- _REQUIRED WORK_
Make an exact copy of the listing below.
>> Begin DATA SEGMENT
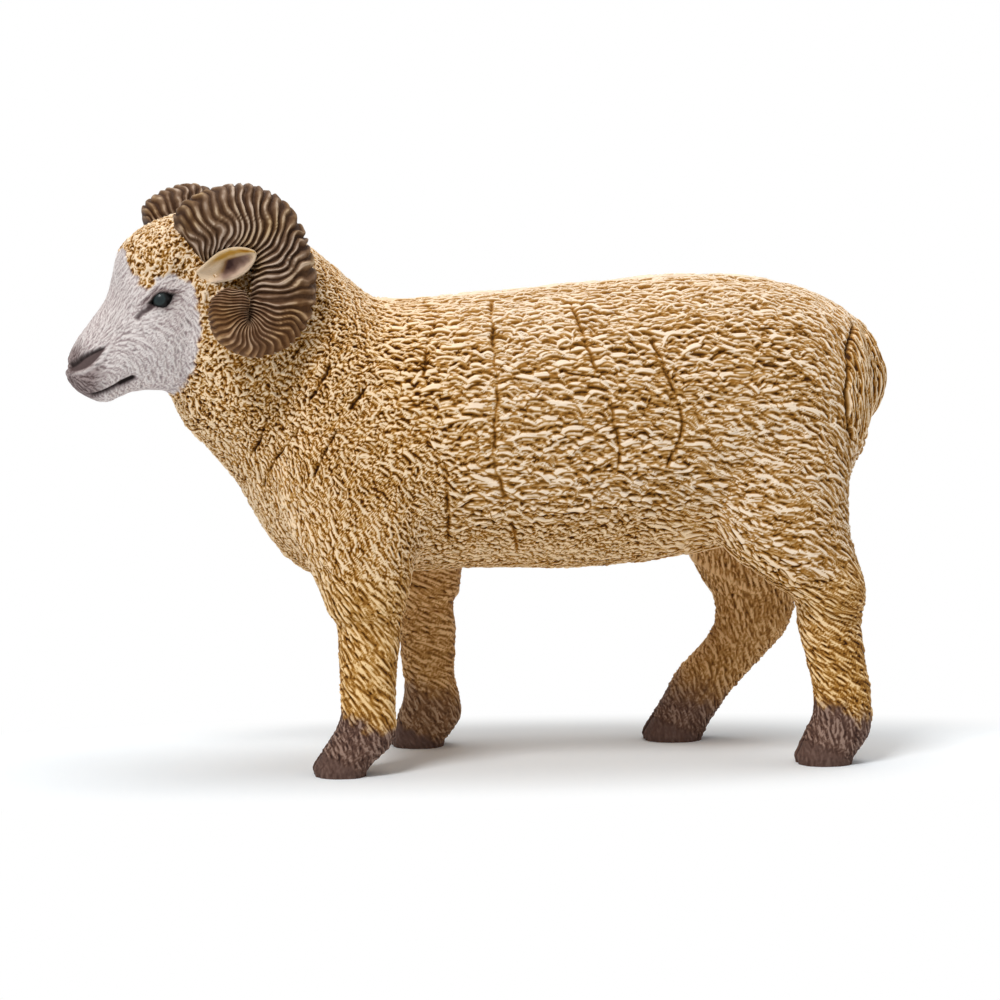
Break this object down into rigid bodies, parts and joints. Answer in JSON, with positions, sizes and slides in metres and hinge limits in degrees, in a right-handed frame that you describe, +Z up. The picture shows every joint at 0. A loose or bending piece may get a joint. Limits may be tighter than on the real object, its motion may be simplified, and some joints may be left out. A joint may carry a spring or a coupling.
{
  "type": "toy farm animal figure",
  "caption": "Moulded and painted toy ram with a curled fleece, ridged spiral horns and four separate hooves, standing with its head turned to its left.",
  "frame": {"origin": "middle of the figure's box, on the plane that the four hooves stand on", "axes": "+Z up, the ram faces -X, its left side is -Y"},
  "size_m": [0.1082, 0.0368, 0.0753],
  "materials": {
    "fleece": "matte moulded vinyl, golden wool with cream tips and brown in the creases",
    "face": "matte moulded vinyl, pale grey face with a mauve nose",
    "horn": "matte moulded vinyl, dry brushed taupe ridges over dark brown",
    "ear": "matte moulded vinyl, cream with a golden rim and a mauve hollow",
    "leg": "matte moulded vinyl, ochre hair fading to dark brown hooves"
  },
  "bodies": {
    "root": {"torso": "fleece", "tail": "fleece", "head": "face", "horn_left": "horn", "horn_right": "horn", "ear_left": "ear", "ear_right": "ear", "leg_front_left": "leg", "leg_front_right": "leg", "leg_rear_left": "leg", "leg_rear_right": "leg"}
  },
  "joints": []
}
>> End DATA SEGMENT
- _WRITTEN REPLY_
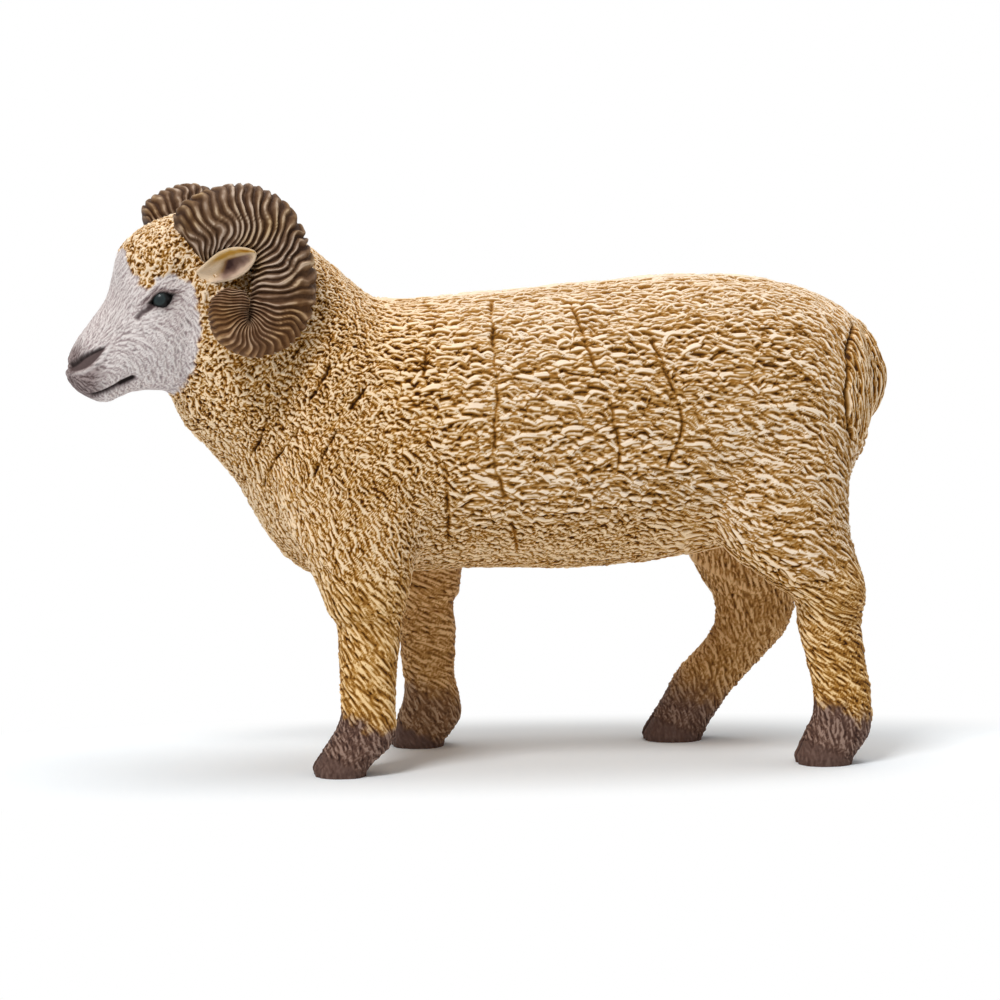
Break this object down into rigid bodies, parts and joints. Answer in JSON, with positions, sizes and slides in metres and hinge limits in degrees, in a right-handed frame that you describe, +Z up. The picture shows every joint at 0. A loose or bending piece may get a joint. Limits may be tighter than on the real object, its motion may be simplified, and some joints may be left out. A joint may carry a spring or a coupling.
{
  "type": "toy farm animal figure",
  "caption": "Moulded and painted toy ram with a curled fleece, ridged spiral horns and four separate hooves, standing with its head turned to its left.",
  "frame": {"origin": "middle of the figure's box, on the plane that the four hooves stand on", "axes": "+Z up, the ram faces -X, its left side is -Y"},
  "size_m": [0.1082, 0.0368, 0.0753],
  "materials": {
    "fleece": "matte moulded vinyl, golden wool with cream tips and brown in the creases",
    "face": "matte moulded vinyl, pale grey face with a mauve nose",
    "horn": "matte moulded vinyl, dry brushed taupe ridges over dark brown",
    "ear": "matte moulded vinyl, cream with a golden rim and a mauve hollow",
    "leg": "matte moulded vinyl, ochre hair fading to dark brown hooves"
  },
  "bodies": {
    "root": {"torso": "fleece", "tail": "fleece", "head": "face", "horn_left": "horn", "horn_right": "horn", "ear_left": "ear", "ear_right": "ear", "leg_front_left": "leg", "leg_front_right": "leg", "leg_rear_left": "leg", "leg_rear_right": "leg"}
  },
  "joints": []
}